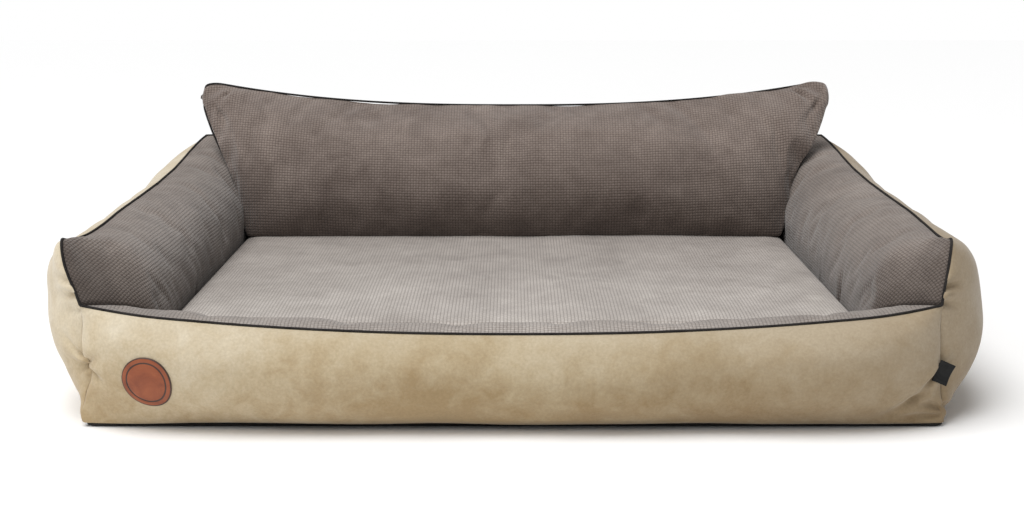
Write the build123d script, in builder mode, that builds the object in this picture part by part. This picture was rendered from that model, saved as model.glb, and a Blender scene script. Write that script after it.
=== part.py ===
"""Dog sofa bed: a padded tub on a flat base, with a loose mattress and a loose back pillow.

Millimetres, +Z up, +X to the right of someone who faces the bed, front towards -Y.
The origin is the middle of the bed, on the floor.
"""
import os
from math import cos, hypot, pi, radians, sin

from build123d import *

# Base and walls, measured on the floor
base_width = 1084.0
base_depth = 830.0
base_thickness = 5.0
base_corner_radius = 14.0
arm_wall = 90.0
front_wall = 54.0
rear_wall = 90.0
lining_thickness = 2.0

# Heights of the ridge seams, from the floor
seat_height = 122.0
front_height = 123.0
corner_height = 156.0
horn_height = 236.0
arm_height = 232.0
rear_height = 268.0

# Swell of the filled walls
arm_bulge = 62.0
end_bulge = 41.0
arm_overhang = 10.0
end_overhang = 15.0
crown_height = 8.0
seam_sink = 6.0

# Cloth, piping and the small gaps between pieces
cover_thickness = 2.0
piping_radius = 2.5
gap = 0.3

# Mattress
mattress_side_gap = 0.5
mattress_rear_gap = 4.6
mattress_corner_radius = 28.0
mattress_edge_radius = 14.0

# Back pillow
pillow_bottom_half = 440.0
pillow_top_half = 535.0
pillow_foot_y = 236.0
pillow_zip_recess = 6.5
pillow_head_y = 352.0
pillow_head_height = 328.0
pillow_tip_rise = 46.0
pillow_tip_drop = 10.0
pillow_front_puff = 50.0
pillow_back_puff = 44.0
pillow_foot_width = 18.0

# Zips
zip_length = 720.0
zip_tape_width = 13.0
zip_tape_thickness = 0.7
zip_slit = 1.1
zip_coil_width = 2.2
zip_coil_height = 1.6
zip_stop_length = 3.0
zip_window_width = 11.0
slider_length = 12.0
slider_width = 9.4
slider_plate = 1.4
slider_lip_width = 1.1
slider_lip_height = 1.1
slider_bridge_length = 7.0
slider_bridge_width = 1.5
slider_bridge_wall = 0.7
slider_bridge_rise = 2.0
pull_length = 24.0
pull_width = 6.0
pull_thickness = 0.8
pull_bar = 1.2
pull_corner = 1.5
mattress_zip_height = 60.0
cut_reach = 60.0

# Round leather patch on the front panel, near the left corner
patch_radius = 30.0
patch_thickness = 2.2
patch_x = -451.0
patch_height = 70.0
patch_yaw = 16.0
patch_pitch = 4.0

# Folded cloth tag in the right front corner seam
tag_width = 28.0
tag_length = 20.0
tag_thickness = 1.4
tag_height = 72.0
tag_tilt = 22.0
tag_turn = 15.0
tag_stand = 0.8

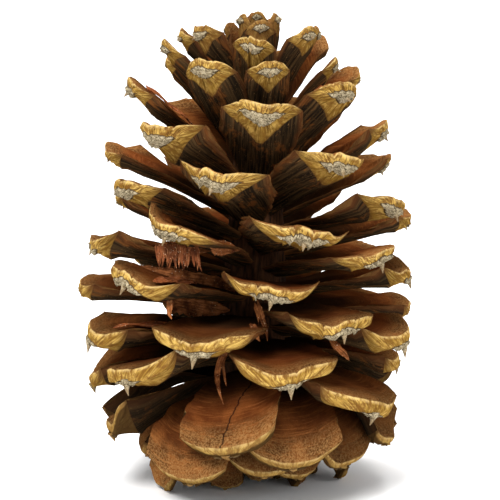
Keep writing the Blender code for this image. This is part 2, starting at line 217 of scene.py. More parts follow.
# The scales' pieces: name, first scale, last scale
SCALE_PIECES = [
    ("basal_scales", 0, 21), ("lower_scales", 22, 40), ("middle_scales", 41, 58),
    ("upper_scales", 59, 76), ("crown_scales", 77, 96),
]
# How dark a scale's upper face is, from 0 to 1, where it isn't left to chance
FACE_DARKNESS = {
    10: 0.7, 12: 0.1, 18: 0.9, 20: 0.25, 23: 0.45, 26: 0.95, 28: 0.3, 31: 0.75, 33: 0.8, 36: 0.55,
    38: 0.7, 41: 0.8, 43: 0.8, 44: 0.7, 46: 0.6,
}
# Splits in the upper face: sideways place at the rim in millimetres, then its slope
CRACKS = {28: (-1.0, -0.22)}
NO_CRACK = 50.0

# Seed wings, as in the solids: scale number, where the wing starts and ends along the scale as
# shares of its length, and the sideways share of its middle at each end
SEED_WINGS = {
    "seed_wing_lower_left": (38, (0.50, 0.93), (0.25, 0.62)),
    "seed_wing_middle_left": (46, (0.48, 0.95), (0.20, 0.55)),
    "seed_wing_upper_left": (72, (0.50, 0.90), (0.15, 0.40)),
    "seed_wing_upper_right": (73, (0.55, 0.93), (-0.10, -0.40)),
}
WING_HALF_WIDTH = 3.6 * MM
WING_THICKNESS = 0.7 * MM
WING_CLEARANCE = 0.5 * MM
WING_RIPPLE = 0.25 * MM
WING_RIPPLES = 2
WING_ROOT_WIDTH = 0.35
WING_FULLNESS_POWER = 0.8
WING_ROWS = 64
WING_COLUMNS = 15
WING_PAPER = 0.22 * MM
WING_CREASE = 0.16 * MM
WING_RAGGEDNESS = 0.05
WING_CYCLES = (2.0, 12.0)

# Torn papery strips: the points that each follows, in millimetres, and its width at its middle
STRIPS = [
    ([(-3.9, -31, 51.5), (-6.4, -34, 47.5), (-8.4, -37, 42.5), (-8, -39.5, 38), (-6.5, -41, 33.5)], 2),
    ([(-4.4, -31.5, 50), (-6.6, -34.5, 45.5), (-6.2, -38.5, 41.5), (-5.6, -40, 38.8)], 1.1),
    ([(3.6, -33, 63.5), (4.6, -36, 59.5), (6, -37, 55.5), (6.6, -38.5, 52.2)], 1.8),
    ([(2.8, -34, 63), (3.6, -36.5, 60), (4, -38, 57)], 1.1),
    ([(25, -36, 52.6), (27.2, -38.5, 50.4), (29.6, -39.5, 48.2), (30.8, -40, 46.6)], 2.2),
    ([(1.4, -40, 57.6), (2.8, -41.5, 56.2), (3.4, -42, 54), (4.4, -42.5, 52.8)], 2),
    ([(-21.6, -34, 65.4), (-22.4, -37, 63.4), (-22.6, -38.5, 60.8), (-21.8, -39, 58.8)], 2),
    ([(-30.5, -31, 66.8), (-26, -31.5, 66.2), (-21, -31, 66), (-16, -29.5, 65.6)], 4.2),
    ([(-27, -35.5, 79.6), (-22, -35.5, 79.4), (-16.5, -34, 78.8), (-10, -31, 78.2)], 5),
    ([(-10.5, -37, 80.6), (-7.5, -35.5, 79.8), (-4.5, -34, 79.4), (-1.5, -32, 78.6)], 4.6),
    ([(0, -7, 62), (-10, -8, 64.4), (-20, -10, 66.8), (-30, -12, 69.4),
      (-40, -14, 71.9)], 6),
    ([(-26, -8, 60.2), (-19, -8, 58.8), (-12, -7, 57.2), (-5, -7, 56.2)], 8),
]
STRIP_RINGS = 40
STRIP_SIDES = 8
STRIP_PAPER = 0.16 * MM
STRIP_CURL = 0.3
STRIP_TWIST = 0.9
STRIP_FACING = (0.25, -1.0, 0.2)
STRIP_RAGGEDNESS = 0.16
STRIP_CYCLES = (3.0, 14.0)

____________

Extract the full set of entries word for word.

» Exercise result
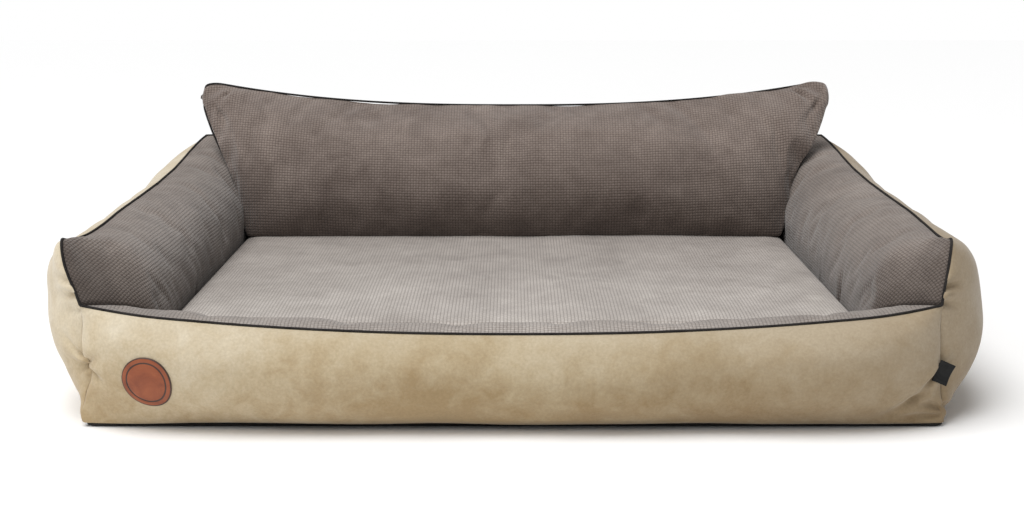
Write the build123d script, in builder mode, that builds the object in this picture part by part. This picture was rendered from that model, saved as model.glb, and a Blender scene script. Write that script after it.
=== part.py ===
"""Dog sofa bed: a padded tub on a flat base, with a loose mattress and a loose back pillow.

Millimetres, +Z up, +X to the right of someone who faces the bed, front towards -Y.
The origin is the middle of the bed, on the floor.
"""
import os
from math import cos, hypot, pi, radians, sin

from build123d import *

# Base and walls, measured on the floor
base_width = 1084.0
base_depth = 830.0
base_thickness = 5.0
base_corner_radius = 14.0
arm_wall = 90.0
front_wall = 54.0
rear_wall = 90.0
lining_thickness = 2.0

# Heights of the ridge seams, from the floor
seat_height = 122.0
front_height = 123.0
corner_height = 156.0
horn_height = 236.0
arm_height = 232.0
rear_height = 268.0

# Swell of the filled walls
arm_bulge = 62.0
end_bulge = 41.0
arm_overhang = 10.0
end_overhang = 15.0
crown_height = 8.0
seam_sink = 6.0

# Cloth, piping and the small gaps between pieces
cover_thickness = 2.0
piping_radius = 2.5
gap = 0.3

# Mattress
mattress_side_gap = 0.5
mattress_rear_gap = 4.6
mattress_corner_radius = 28.0
mattress_edge_radius = 14.0

# Back pillow
pillow_bottom_half = 440.0
pillow_top_half = 535.0
pillow_foot_y = 236.0
pillow_zip_recess = 6.5
pillow_head_y = 352.0
pillow_head_height = 328.0
pillow_tip_rise = 46.0
pillow_tip_drop = 10.0
pillow_front_puff = 50.0
pillow_back_puff = 44.0
pillow_foot_width = 18.0

# Zips
zip_length = 720.0
zip_tape_width = 13.0
zip_tape_thickness = 0.7
zip_slit = 1.1
zip_coil_width = 2.2
zip_coil_height = 1.6
zip_stop_length = 3.0
zip_window_width = 11.0
slider_length = 12.0
slider_width = 9.4
slider_plate = 1.4
slider_lip_width = 1.1
slider_lip_height = 1.1
slider_bridge_length = 7.0
slider_bridge_width = 1.5
slider_bridge_wall = 0.7
slider_bridge_rise = 2.0
pull_length = 24.0
pull_width = 6.0
pull_thickness = 0.8
pull_bar = 1.2
pull_corner = 1.5
mattress_zip_height = 60.0
cut_reach = 60.0

# Round leather patch on the front panel, near the left corner
patch_radius = 30.0
patch_thickness = 2.2
patch_x = -451.0
patch_height = 70.0
patch_yaw = 16.0
patch_pitch = 4.0

# Folded cloth tag in the right front corner seam
tag_width = 28.0
tag_length = 20.0
tag_thickness = 1.4
tag_height = 72.0
tag_tilt = 22.0
tag_turn = 15.0
tag_stand = 0.8

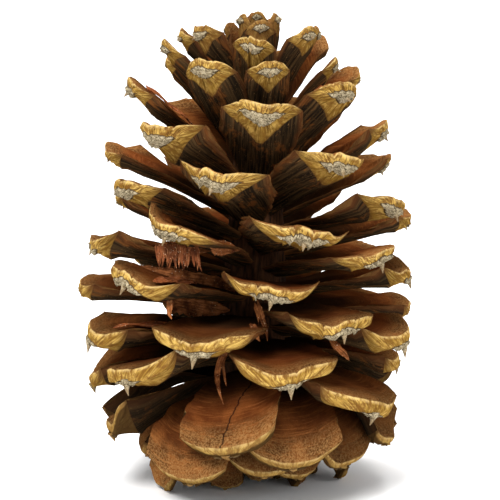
Keep writing the Blender code for this image. This is part 2, starting at line 217 of scene.py. More parts follow.
# The scales' pieces: name, first scale, last scale
SCALE_PIECES = [
    ("basal_scales", 0, 21), ("lower_scales", 22, 40), ("middle_scales", 41, 58),
    ("upper_scales", 59, 76), ("crown_scales", 77, 96),
]
# How dark a scale's upper face is, from 0 to 1, where it isn't left to chance
FACE_DARKNESS = {
    10: 0.7, 12: 0.1, 18: 0.9, 20: 0.25, 23: 0.45, 26: 0.95, 28: 0.3, 31: 0.75, 33: 0.8, 36: 0.55,
    38: 0.7, 41: 0.8, 43: 0.8, 44: 0.7, 46: 0.6,
}
# Splits in the upper face: sideways place at the rim in millimetres, then its slope
CRACKS = {28: (-1.0, -0.22)}
NO_CRACK = 50.0

# Seed wings, as in the solids: scale number, where the wing starts and ends along the scale as
# shares of its length, and the sideways share of its middle at each end
SEED_WINGS = {
    "seed_wing_lower_left": (38, (0.50, 0.93), (0.25, 0.62)),
    "seed_wing_middle_left": (46, (0.48, 0.95), (0.20, 0.55)),
    "seed_wing_upper_left": (72, (0.50, 0.90), (0.15, 0.40)),
    "seed_wing_upper_right": (73, (0.55, 0.93), (-0.10, -0.40)),
}
WING_HALF_WIDTH = 3.6 * MM
WING_THICKNESS = 0.7 * MM
WING_CLEARANCE = 0.5 * MM
WING_RIPPLE = 0.25 * MM
WING_RIPPLES = 2
WING_ROOT_WIDTH = 0.35
WING_FULLNESS_POWER = 0.8
WING_ROWS = 64
WING_COLUMNS = 15
WING_PAPER = 0.22 * MM
WING_CREASE = 0.16 * MM
WING_RAGGEDNESS = 0.05
WING_CYCLES = (2.0, 12.0)

# Torn papery strips: the points that each follows, in millimetres, and its width at its middle
STRIPS = [
    ([(-3.9, -31, 51.5), (-6.4, -34, 47.5), (-8.4, -37, 42.5), (-8, -39.5, 38), (-6.5, -41, 33.5)], 2),
    ([(-4.4, -31.5, 50), (-6.6, -34.5, 45.5), (-6.2, -38.5, 41.5), (-5.6, -40, 38.8)], 1.1),
    ([(3.6, -33, 63.5), (4.6, -36, 59.5), (6, -37, 55.5), (6.6, -38.5, 52.2)], 1.8),
    ([(2.8, -34, 63), (3.6, -36.5, 60), (4, -38, 57)], 1.1),
    ([(25, -36, 52.6), (27.2, -38.5, 50.4), (29.6, -39.5, 48.2), (30.8, -40, 46.6)], 2.2),
    ([(1.4, -40, 57.6), (2.8, -41.5, 56.2), (3.4, -42, 54), (4.4, -42.5, 52.8)], 2),
    ([(-21.6, -34, 65.4), (-22.4, -37, 63.4), (-22.6, -38.5, 60.8), (-21.8, -39, 58.8)], 2),
    ([(-30.5, -31, 66.8), (-26, -31.5, 66.2), (-21, -31, 66), (-16, -29.5, 65.6)], 4.2),
    ([(-27, -35.5, 79.6), (-22, -35.5, 79.4), (-16.5, -34, 78.8), (-10, -31, 78.2)], 5),
    ([(-10.5, -37, 80.6), (-7.5, -35.5, 79.8), (-4.5, -34, 79.4), (-1.5, -32, 78.6)], 4.6),
    ([(0, -7, 62), (-10, -8, 64.4), (-20, -10, 66.8), (-30, -12, 69.4),
      (-40, -14, 71.9)], 6),
    ([(-26, -8, 60.2), (-19, -8, 58.8), (-12, -7, 57.2), (-5, -7, 56.2)], 8),
]
STRIP_RINGS = 40
STRIP_SIDES = 8
STRIP_PAPER = 0.16 * MM
STRIP_CURL = 0.3
STRIP_TWIST = 0.9
STRIP_FACING = (0.25, -1.0, 0.2)
STRIP_RAGGEDNESS = 0.16
STRIP_CYCLES = (3.0, 14.0)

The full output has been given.